Entries taken from a collection
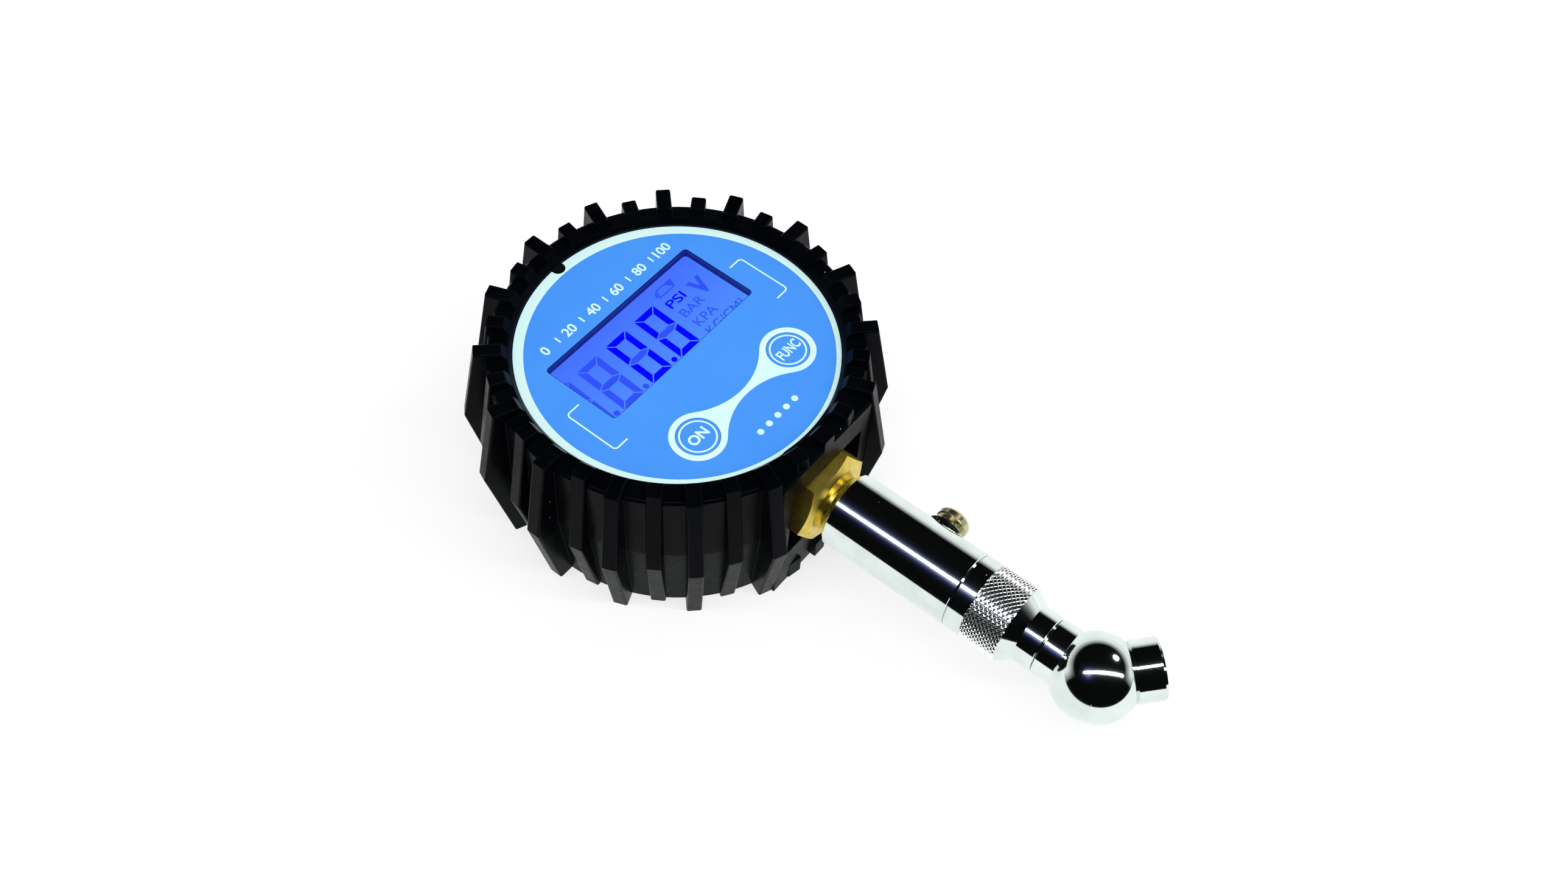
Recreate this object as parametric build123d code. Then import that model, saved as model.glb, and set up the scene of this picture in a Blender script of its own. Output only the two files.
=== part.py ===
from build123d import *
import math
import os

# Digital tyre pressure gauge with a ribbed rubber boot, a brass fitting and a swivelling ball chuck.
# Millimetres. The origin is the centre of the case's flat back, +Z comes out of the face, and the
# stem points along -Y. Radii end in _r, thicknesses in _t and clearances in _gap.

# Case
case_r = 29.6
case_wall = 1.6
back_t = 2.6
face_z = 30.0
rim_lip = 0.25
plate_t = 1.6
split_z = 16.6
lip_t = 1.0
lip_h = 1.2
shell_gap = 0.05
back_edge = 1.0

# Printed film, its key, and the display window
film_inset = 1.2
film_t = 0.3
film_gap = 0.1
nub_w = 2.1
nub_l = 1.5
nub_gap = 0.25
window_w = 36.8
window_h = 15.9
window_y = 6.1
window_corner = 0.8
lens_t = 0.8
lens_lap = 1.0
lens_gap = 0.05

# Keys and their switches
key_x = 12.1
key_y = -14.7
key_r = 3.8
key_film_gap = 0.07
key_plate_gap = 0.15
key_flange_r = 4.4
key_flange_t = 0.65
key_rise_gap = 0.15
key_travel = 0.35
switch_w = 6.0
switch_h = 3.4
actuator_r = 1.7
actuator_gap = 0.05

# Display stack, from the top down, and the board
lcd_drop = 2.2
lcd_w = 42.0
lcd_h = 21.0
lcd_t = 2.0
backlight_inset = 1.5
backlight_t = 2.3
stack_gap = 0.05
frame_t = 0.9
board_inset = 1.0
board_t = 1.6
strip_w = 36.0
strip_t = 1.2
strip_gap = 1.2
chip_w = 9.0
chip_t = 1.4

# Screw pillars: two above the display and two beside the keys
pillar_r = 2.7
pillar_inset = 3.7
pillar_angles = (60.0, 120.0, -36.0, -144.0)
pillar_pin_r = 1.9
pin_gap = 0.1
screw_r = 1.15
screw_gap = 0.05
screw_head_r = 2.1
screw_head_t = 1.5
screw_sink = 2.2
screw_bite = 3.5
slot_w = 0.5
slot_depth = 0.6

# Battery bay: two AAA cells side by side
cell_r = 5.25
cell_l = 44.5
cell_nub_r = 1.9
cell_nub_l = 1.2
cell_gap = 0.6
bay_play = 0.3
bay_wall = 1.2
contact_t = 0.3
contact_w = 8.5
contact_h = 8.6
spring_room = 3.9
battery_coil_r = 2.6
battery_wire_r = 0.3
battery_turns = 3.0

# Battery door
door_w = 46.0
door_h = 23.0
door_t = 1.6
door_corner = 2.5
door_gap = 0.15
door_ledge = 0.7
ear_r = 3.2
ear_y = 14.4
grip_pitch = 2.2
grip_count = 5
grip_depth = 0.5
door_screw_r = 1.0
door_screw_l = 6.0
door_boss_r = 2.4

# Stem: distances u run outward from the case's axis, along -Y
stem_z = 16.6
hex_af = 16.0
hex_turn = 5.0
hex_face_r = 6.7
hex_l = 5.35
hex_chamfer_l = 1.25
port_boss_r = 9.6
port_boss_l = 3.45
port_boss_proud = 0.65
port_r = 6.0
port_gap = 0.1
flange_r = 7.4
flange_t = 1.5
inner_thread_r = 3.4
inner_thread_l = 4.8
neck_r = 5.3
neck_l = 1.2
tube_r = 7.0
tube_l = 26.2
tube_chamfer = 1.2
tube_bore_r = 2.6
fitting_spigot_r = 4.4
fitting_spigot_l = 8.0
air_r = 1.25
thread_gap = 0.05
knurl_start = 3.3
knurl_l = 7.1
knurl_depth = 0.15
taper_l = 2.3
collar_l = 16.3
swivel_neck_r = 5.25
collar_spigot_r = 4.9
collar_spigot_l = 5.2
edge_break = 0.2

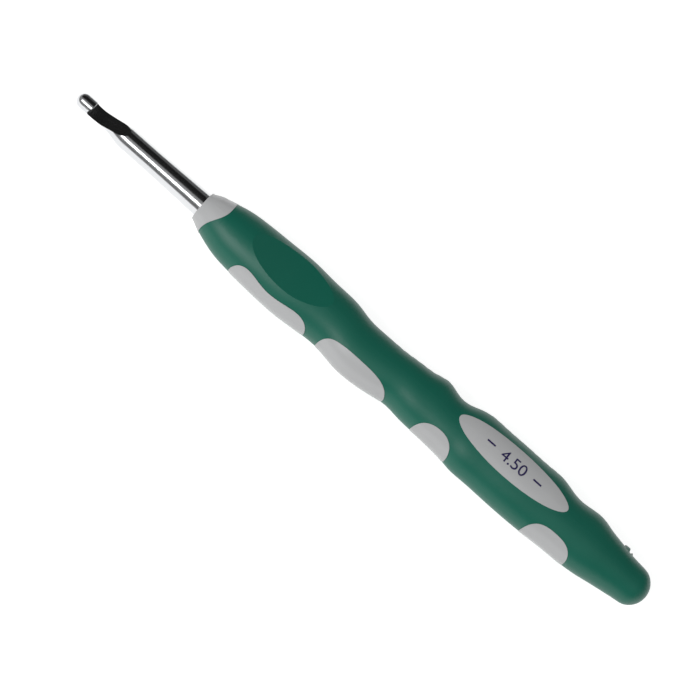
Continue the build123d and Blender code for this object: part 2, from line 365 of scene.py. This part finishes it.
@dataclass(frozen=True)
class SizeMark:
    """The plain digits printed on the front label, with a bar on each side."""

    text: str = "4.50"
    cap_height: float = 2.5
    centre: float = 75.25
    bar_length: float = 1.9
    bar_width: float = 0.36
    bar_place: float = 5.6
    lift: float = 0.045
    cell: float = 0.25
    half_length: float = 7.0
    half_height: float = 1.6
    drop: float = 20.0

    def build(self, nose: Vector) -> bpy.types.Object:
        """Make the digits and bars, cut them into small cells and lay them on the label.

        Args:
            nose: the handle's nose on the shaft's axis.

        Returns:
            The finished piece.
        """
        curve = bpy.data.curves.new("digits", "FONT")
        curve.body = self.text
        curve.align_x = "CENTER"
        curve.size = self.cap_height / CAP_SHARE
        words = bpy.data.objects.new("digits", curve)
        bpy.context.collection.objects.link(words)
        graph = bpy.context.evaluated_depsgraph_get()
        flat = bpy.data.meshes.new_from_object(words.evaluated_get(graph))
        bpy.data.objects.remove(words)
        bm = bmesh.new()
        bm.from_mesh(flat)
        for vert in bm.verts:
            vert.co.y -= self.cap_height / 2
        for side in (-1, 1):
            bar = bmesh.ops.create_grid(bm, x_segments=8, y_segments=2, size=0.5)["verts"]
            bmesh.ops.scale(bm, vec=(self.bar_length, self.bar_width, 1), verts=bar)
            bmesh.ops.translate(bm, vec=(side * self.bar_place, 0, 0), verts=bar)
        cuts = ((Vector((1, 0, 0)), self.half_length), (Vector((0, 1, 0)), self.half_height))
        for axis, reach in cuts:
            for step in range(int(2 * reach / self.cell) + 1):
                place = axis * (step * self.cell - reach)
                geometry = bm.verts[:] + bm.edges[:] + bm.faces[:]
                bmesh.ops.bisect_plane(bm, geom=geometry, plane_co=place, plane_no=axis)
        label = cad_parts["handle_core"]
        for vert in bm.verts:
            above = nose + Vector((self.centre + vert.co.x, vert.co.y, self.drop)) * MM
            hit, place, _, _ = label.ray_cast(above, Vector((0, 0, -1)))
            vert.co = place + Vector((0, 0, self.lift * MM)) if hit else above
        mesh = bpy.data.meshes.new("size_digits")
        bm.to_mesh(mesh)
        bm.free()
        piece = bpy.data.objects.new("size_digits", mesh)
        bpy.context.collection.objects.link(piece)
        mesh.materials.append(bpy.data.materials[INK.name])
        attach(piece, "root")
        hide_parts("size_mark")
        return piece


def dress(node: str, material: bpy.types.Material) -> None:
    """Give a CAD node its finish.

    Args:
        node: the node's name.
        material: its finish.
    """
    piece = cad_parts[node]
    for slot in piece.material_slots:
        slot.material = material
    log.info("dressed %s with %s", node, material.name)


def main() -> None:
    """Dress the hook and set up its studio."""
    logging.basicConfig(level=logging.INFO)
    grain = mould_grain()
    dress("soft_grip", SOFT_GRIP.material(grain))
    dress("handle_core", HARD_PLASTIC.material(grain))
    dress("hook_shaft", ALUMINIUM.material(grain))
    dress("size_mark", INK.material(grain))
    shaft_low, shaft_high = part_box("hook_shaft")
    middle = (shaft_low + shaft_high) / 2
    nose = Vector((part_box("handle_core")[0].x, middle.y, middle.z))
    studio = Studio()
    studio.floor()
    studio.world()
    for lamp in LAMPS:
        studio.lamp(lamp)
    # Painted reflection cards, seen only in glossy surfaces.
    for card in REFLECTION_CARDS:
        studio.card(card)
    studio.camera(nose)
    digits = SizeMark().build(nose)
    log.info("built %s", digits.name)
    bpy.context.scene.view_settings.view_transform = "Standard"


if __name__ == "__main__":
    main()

EXERCISE BRIEF
Starting with the line with "Continue the build123d" and ending with the line with "drop: float = 20.0", extract every line exactly and nothing outside that span.

WRITTEN ANSWER
Continue the build123d and Blender code for this object: part 2, from line 365 of scene.py. This part finishes it.
@dataclass(frozen=True)
class SizeMark:
    """The plain digits printed on the front label, with a bar on each side."""

    text: str = "4.50"
    cap_height: float = 2.5
    centre: float = 75.25
    bar_length: float = 1.9
    bar_width: float = 0.36
    bar_place: float = 5.6
    lift: float = 0.045
    cell: float = 0.25
    half_length: float = 7.0
    half_height: float = 1.6
    drop: float = 20.0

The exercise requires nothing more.